# [Supplied material]
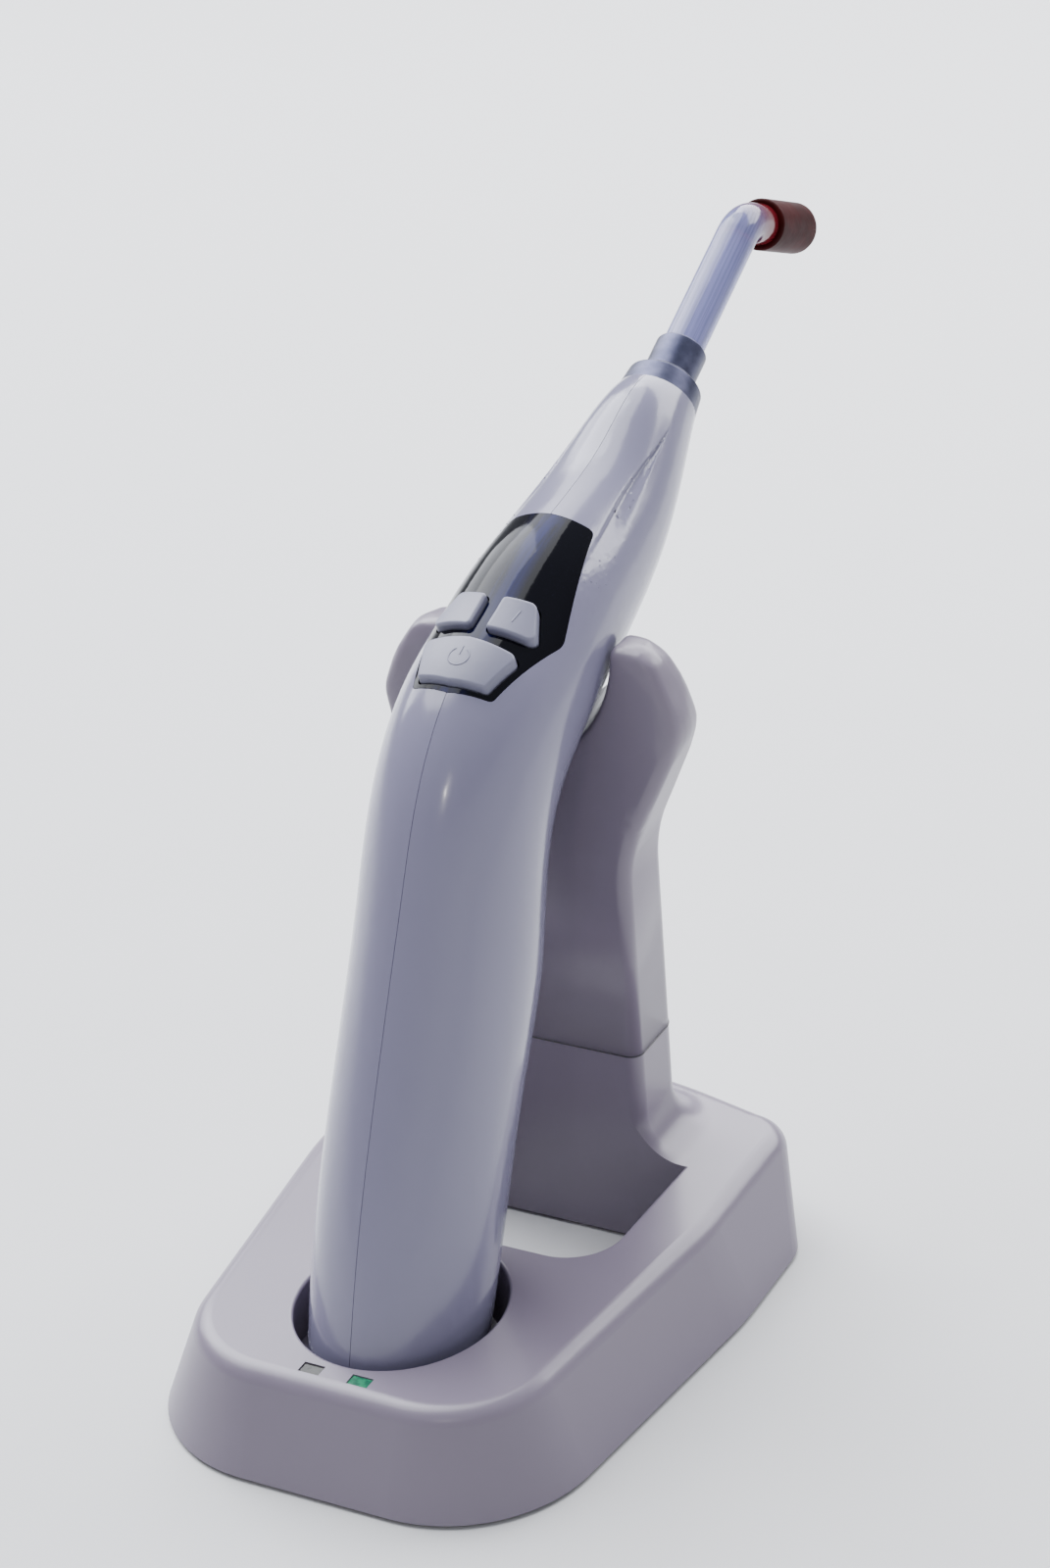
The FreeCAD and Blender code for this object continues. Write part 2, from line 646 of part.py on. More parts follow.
node("yoke_screws", group("YokeScrews", *yoke_screws))

# ---------------------------------------------------------------- handpiece: shells

NOSE_Y = "tip_y + tip_deep * cos(tip_lean)"
NOSE_Z = "tip_z - tip_deep * sin(tip_lean)"


def handpiece_form(label, inset):
    """The handpiece's outer form, or the same form with every section moved in."""
    rings = []
    for name, *_ in SECTIONS:
        ring = doc.addObject("Part::Ellipse", label + name.title())
        bind(ring, MajorRadius=f"{name}_deep - ({inset})", MinorRadius=f"{name}_half - ({inset})")
        middle = (
            f"{name}_y + {name}_deep * cos({name}_lean); "
            f"{name}_z - {name}_deep * sin({name}_lean)"
        )
        turn = f"rotation(vector(1; 0; 0); -{name}_lean) * rotation(vector(0; 0; 1); 90)"
        ring.setExpression("Placement", rule(f"placement(vector(0; {middle}); {turn})"))
        rings.append(ring)
    loft = doc.addObject("Part::Loft", label)
    loft.Sections = rings
    loft.Solid = True
    return loft


def in_handle(label, obj):
    return node(label, place(obj, 0, "battery_y", "battery_z", "handle_lean", True), True)


def on_window(label, obj):
    return node(label, place(obj, 0, "window_y", "window_z", "-window_tilt", True), True)


def on_nose(label, obj):
    return node(label, place(obj, 0, NOSE_Y, NOSE_Z, "nose_lean", True), True)


form = handpiece_form("Form", "0")
inner_form = handpiece_form("InnerForm", "shell_wall")
fitted_form = handpiece_form("FittedForm", "shell_wall + joint_gap")

WINDOW = mirrored([
    ("0", "-0.1"),
    ("7.7", "0.9", "1.2"),
    ("12.6", "18.6", "6"),
    ("8.2", "window_long - 0.2", "1.4"),
    ("0", "window_long + 0.3"),
])
BUTTONS = {
    "power": mirrored([("0", "1.2"), ("6.6", "1.8", "0.9"), ("9.2", "10.4", "1.3"),
                       ("0", "11.1")]),
    "mode": [("1.5", "13.7", "0.9"), ("10.3", "14.4", "1.5"), ("7.5", "22.3", "1.5"),
             ("1.6", "21.6", "0.9")],
    "time": [("-1.6", "21.6", "0.9"), ("-7.5", "22.3", "1.5"), ("-10.3", "14.4", "1.5"),
             ("-1.5", "13.7", "0.9")],
}


def window_prism(label, corners, start, height, grow="0"):
    """A prism across the window, its outline grown by a gap."""
    sketch = outline(label + "Outline", corners, 0, "window_y", "window_z", "-window_tilt")
    if grow == "0":
        return prism(label, sketch, height, start=start)
    wider = doc.addObject("Part::Offset2D", label + "Wider")
    wider.Source = sketch
    bind(wider, Value=grow)
    return prism(label, wider, height, start=start)


skin = cut("Skin", form, inner_form)
SHELL_SCREWS = [("-13.3", "36.0"), ("1.2", "68.9"), ("40.8", "112.6")]
middle_form = handpiece_form("MiddleForm", "shell_wall / 2")
bosses = common("Bosses", middle_form, fuse("BossRods", *[
    cross_cylinder(f"BossRod{i}", "2.4", ("-18", "18"), y, z)
    for i, (y, z) in enumerate(SHELL_SCREWS, start=1)
]))
heel_zone = box("HeelZone", ("-30", "30"), ("-90", "20"), ("0", "cap_line"))
window_hole = window_prism("WindowHole", WINDOW, "-9", "16", "0.1")
pilots = [
    cross_cylinder(f"ShellPilot{i}", "1.15", ("-20", "0"), y, z)
    for i, (y, z) in enumerate(SHELL_SCREWS, start=1)
]
pilots += [
    cross_cylinder(f"ShellSink{i}", "2.2", ("-20", "-6.5"), y, z)
    for i, (y, z) in enumerate(SHELL_SCREWS, start=1)
]
pilots += [
    cross_cylinder(f"ShellThread{i}", "0.95", ("0", "8"), y, z)
    for i, (y, z) in enumerate(SHELL_SCREWS, start=1)
]
whole_shell = cut("WholeShell", fuse("SkinAndBosses", skin, bosses), heel_zone, window_hole,
                  *pilots)
left_zone = box("LeftZone", ("-40", "-0.05"), ("-90", "120"), ("0", "180"))
right_zone = box("RightZone", ("0.05", "40"), ("-90", "120"), ("0", "180"))
node("shell_left", common("ShellLeft", whole_shell, left_zone))
node("shell_right", common("ShellRight", whole_shell, right_zone))
shell_screws = [
    fuse(
        f"ShellScrew{i}",
        cross_cylinder(f"ShellScrewHead{i}", "2.0", ("-7.9", "-6.5"), y, z),
        cross_cylinder(f"ShellScrewShank{i}", "0.93", ("-6.5", "6.5"), y, z),
    )
    for i, (y, z) in enumerate(SHELL_SCREWS, start=1)
]
node("shell_screws", group("ShellScrews", *shell_screws))

# End cap with its lip inside the shells, and the two charging pads in its underside.
cap_outer = common("CapOuter", form, heel_zone)
heel_line = value("heel_z")
cap_soft = rounded("CapSoft", cap_outer, ("2.6", lambda p, e: abs(p.z - heel_line) < 0.01))
cap_lip = common("CapLip", fitted_form,
                 box("LipZone", ("-30", "30"), ("-90", "20"), ("cap_line - 3", "cap_line + 3")))
cap_hollow = common("CapHollow", handpiece_form("CapInner", "shell_wall + 1.6"),
                    box("CapHollowZone", ("-30", "30"), ("-90", "20"), ("heel_z + 2.4", "60")))
pads = {
    side: cylinder(f"Pad{side.title()}", "2.4", "0.85", x, PIN_Y, "heel_z - 0.05")
    for side, x in PIN_SPOTS.items()
}
node("end_cap", cut("EndCap", fuse("CapSolid", cap_soft, cap_lip), cap_hollow,
                    *[cylinder(f"PadSink{side.title()}", "2.4", "1.8", x, PIN_Y, "heel_z - 1")
                      for side, x in PIN_SPOTS.items()]))
node("charge_pads", group("ChargePads", *pads.values()))

# ---------------------------------------------------------------- handpiece: window and buttons

window_skin = common("WindowSkin", skin, window_prism("WindowForm", WINDOW, "-9", "16"))
button_holes = [
    window_prism(f"{name.title()}Hole", corners, "-9", "16", "button_gap")
    for name, corners in BUTTONS.items()
]
node("display_window", cut("DisplayWindow", window_skin, *button_holes))

raised_form = handpiece_form("RaisedForm", "-button_rise")
window_middle = Vector(0, value("window_y"), value("window_z"))
window_lean = math.radians(value("window_tilt"))
window_normal = Vector(0, -math.sin(window_lean), math.cos(window_lean))
for name, corners in BUTTONS.items():
    key = common(f"{name.title()}Key", raised_form,
                 window_prism(f"{name.title()}Form", corners, "-3.4", "8"))
    soft = rounded(f"{name.title()}Soft", key, (
        "0.6", lambda p, e: e.Curve.TypeId != "Part::GeomLine" and
        abs(e.tangentAt(e.FirstParameter).dot(window_normal)) < 0.6 and
        (p - window_middle).dot(window_normal) > -2.9))
    node(f"{name}_button", soft)

on_window("display_board", fuse(
    "DisplayBoard",
    box("DisplayBoardSheet", ("-9.5", "9.5"), ("2", "41"), ("-9.2", "-8")),
    cylinder("Buzzer", "4.2", "2.4", 0, "10", "-11.6"),
))
on_window("display_module", group("DisplayModule", box(
    "DisplayGlass", ("-7.5", "7.5"), ("26.5", "40.5"), ("-8", "-5"),
)))
switches = []
for i, (x, y) in enumerate([("0", "6.2"), ("5.4", "18"), ("-5.4", "18")], start=1):
    base = box(f"SwitchBase{i}", (f"{x} - 3", f"{x} + 3"), (f"{y} - 3", f"{y} + 3"),
               ("-8", "-5.1"))
    switches.append(fuse(f"Switch{i}", base, cylinder(f"Plunger{i}", "1.6", "1", x, y, "-5.1")))
on_window("tact_switches", group("TactSwitches", *switches))

# ---------------------------------------------------------------- handpiece: power and light

in_handle("battery_cell", cylinder("Battery", "battery_round", "battery_long"))
cradle_tube = cut(
    "CradleTube",
    cylinder("CradleOuter", "battery_round + 1.4", "62", 0, 0, "1"),
    cylinder("CradleInner", "battery_round + 0.1", "70", 0, 0, "-2"),
    box("CradleOpen", ("-20", "20"), ("-20", "1"), ("-2", "70")),
)
ribs = [
    cut(
        f"Rib{i}",
        box(f"RibPlate{i}", ("-20", "20"), ("-25", "25"), (level, f"{level} + 2.2")),
        cylinder(f"RibBore{i}", "battery_round + 0.1", "10", 0, 0, f"{level} - 4"),
        box(f"RibSlot{i}", ("-8.1", "8.1"), ("-12.75", "-5"), (f"{level} - 4", f"{level} + 6")),
    )
    for i, level in enumerate(["3", "30", "57"], start=1)
]
frame_parts = place(fuse("FrameParts", cradle_tube, *ribs), 0, "battery_y", "battery_z",
                    "handle_lean")
node("battery_frame", common("BatteryFrame", frame_parts, fitted_form))
in_handle("main_board", fuse(
    "MainBoard",
    box("MainBoardSheet", ("-8", "8"), ("-12.65", "-11.05"), ("1", "61")),
    box("Controller", ("-4", "4"), ("-13.7", "-12.65"), ("14", "22")),
    box("Driver", ("-3", "3"), ("-13.9", "-12.65"), ("38", "45")),
))

fins = [("0", "-42")]
for i in range(4):
    z = -42 + 3.6 * i
    fins += [("8.6", f"{z}"), ("8.6", f"{z + 1.8}"), ("6", f"{z + 1.8}"), ("6", f"{z + 3.6}")]
fins += [("8.6", "-27.6"), ("8.6", "-24"), ("0", "-24")]
on_nose("heat_sink", turned("HeatSink", fins))
on_nose("led_board", turned("LedBoard", [
    ("0", "-24"), ("8", "-24"), ("8", "-22.4"), ("0", "-22.4"),
]))
on_nose("led_emitter", turned("LedEmitter", [
    ("0", "-22.4"), ("2.6", "-22.4"), ("2.6", "-21.4"), ("1.9", "-21.4"), ("1.9", "-20", "1.2"),
    ("0", "-20"),
]))
on_nose("reflector", turned("Reflector", [
    ("6.6", "-22.4"), ("7.6", "-22.4"), ("5.6", "-9.8"), ("4.6", "-9.8"),
]))

# ---------------------------------------------------------------- light guide

on_nose("nose_ring", turned("NoseRing", [
    ("collar_round + running_gap", "-6"), ("5.7", "-6"), ("5.7", "0"), ("nose_round", "0"),
    ("nose_round - 0.5", "4.2", "0.4"), ("collar_round + 0.6", "5.7", "0.3"),
    ("collar_round + running_gap", "5.7"),
]))
on_nose("guide_collar", turned("GuideCollar", [
    ("rod_round + 0.02", "-8"), ("collar_round", "-8"), ("collar_round", "-4.6"),
    ("collar_round - 0.58", "-4.6"), ("collar_round - 0.58", "-3.7"), ("collar_round", "-3.7"),
    ("collar_round", "13.2", "0.4"), ("rod_round + 0.02", "13.2"),
]))
seal = bind(doc.addObject("Part::Torus", "Seal"), Radius1="4.73", Radius2="0.29")
on_nose("guide_seal", group("GuideSeal", place(seal, z="-4.15")))

RUN_IN = "bend_round * tan(bend_turn / 2)"
BEND_START = f"bend_corner - {RUN_IN}"
rod = cylinder("Rod", "rod_round", f"{BEND_START} + 9", 0, 0, "-9")
elbow = bind(doc.addObject("Part::Torus", "Elbow"), Radius1="bend_round", Radius2="rod_round",
             Angle3="bend_turn")
elbow.setExpression("Placement", rule(
    f"placement(vector(0; bend_round; {BEND_START}); "
    "rotation(vector(0; 1; 0); -90) * rotation(vector(0; 0; 1); -90))"
))
tip_rod = cylinder(
    "TipRod", "rod_round", f"tip_long - {RUN_IN}", 0,
    "bend_round * (1 - cos(bend_turn))", f"{BEND_START} + bend_round * sin(bend_turn)",
    lean="bend_turn",
)
on_nose("light_guide", fuse("LightGuide", rod, elbow, tip_rod))

cap = turned("TipCap", [
    ("rod_round + 0.03", "cap_start"), ("cap_round", "cap_start", "0.6"),
    ("cap_round", "cap_start + cap_long", "1.2"), ("3", "cap_start + cap_long"),
    ("3", "tip_long + 0.1"), ("rod_round + 0.03", "tip_long + 0.1"),
])
node("tip_cap", place(
    cap, 0, f"{NOSE_Y} + bend_corner * sin(nose_lean)",
    f"{NOSE_Z} + bend_corner * cos(nose_lean)", "nose_lean + bend_turn", True,
), True)

# ---------------------------------------------------------------- check and write

doc.recompute()
for obj in doc.Objects:
    if "Invalid" in obj.State or "Error" in obj.State:
        raise RuntimeError(f"{obj.Name} could not be built")
for obj in NODES:
    if obj.Shape.isNull() or not obj.Shape.isValid() or not obj.Shape.Solids:
        raise RuntimeError(f"{obj.Label} has no valid shape")

os.makedirs("parts", exist_ok=True)
whole = FreeCAD.BoundBox()
for obj in NODES:
    obj.Shape.exportStep(f"parts/{obj.Label}.step")
    whole.add(obj.Shape.optimalBoundingBox(False))
    print(f"{obj.Label}: {len(obj.Shape.Solids)} solid(s), {obj.Shape.Volume:.0f} mm3")
print(f"{len(NODES)} sub-parts, box {whole}")
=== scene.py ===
"""A dental curing light in its charging stand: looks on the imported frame, in metres."""
import json
import math

import bmesh
import bpy
from mathutils import Matrix, Vector
from mathutils.bvhtree import BVHTree
from mathutils.interpolate import poly_3d_calc


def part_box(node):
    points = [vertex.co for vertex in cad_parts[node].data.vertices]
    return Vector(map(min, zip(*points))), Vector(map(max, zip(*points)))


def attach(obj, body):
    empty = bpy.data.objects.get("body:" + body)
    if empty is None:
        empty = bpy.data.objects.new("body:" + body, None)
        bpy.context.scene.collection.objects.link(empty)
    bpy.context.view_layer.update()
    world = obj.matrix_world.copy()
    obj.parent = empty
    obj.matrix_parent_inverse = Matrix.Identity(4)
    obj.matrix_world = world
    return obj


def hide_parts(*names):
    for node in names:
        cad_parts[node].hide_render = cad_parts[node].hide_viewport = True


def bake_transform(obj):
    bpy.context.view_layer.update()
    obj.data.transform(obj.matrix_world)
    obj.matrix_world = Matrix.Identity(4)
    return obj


MM = 0.001
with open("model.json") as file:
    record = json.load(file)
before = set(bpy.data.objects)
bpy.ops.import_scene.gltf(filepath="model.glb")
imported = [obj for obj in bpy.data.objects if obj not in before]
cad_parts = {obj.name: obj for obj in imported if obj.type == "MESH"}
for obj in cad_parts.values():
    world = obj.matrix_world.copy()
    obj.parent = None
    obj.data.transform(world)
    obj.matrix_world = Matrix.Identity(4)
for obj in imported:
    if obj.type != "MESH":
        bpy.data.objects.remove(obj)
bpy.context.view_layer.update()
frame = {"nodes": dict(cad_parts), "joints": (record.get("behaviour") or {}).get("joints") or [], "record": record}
nodes = frame["nodes"]
joint_axis = {joint["name"]: Vector(joint["axis"]) for joint in frame["joints"]}
NOSE_AXIS = joint_axis["guide_pull"]
TIP_AXIS = joint_axis["tip_cap_pull"]
WINDOW_NORMAL = -joint_axis["power_press"]
ACROSS = Vector((1, 0, 0))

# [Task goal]
Go through the listing above and report how many of its lines contain the word "body", with only the number as output.

# [Full solution]
3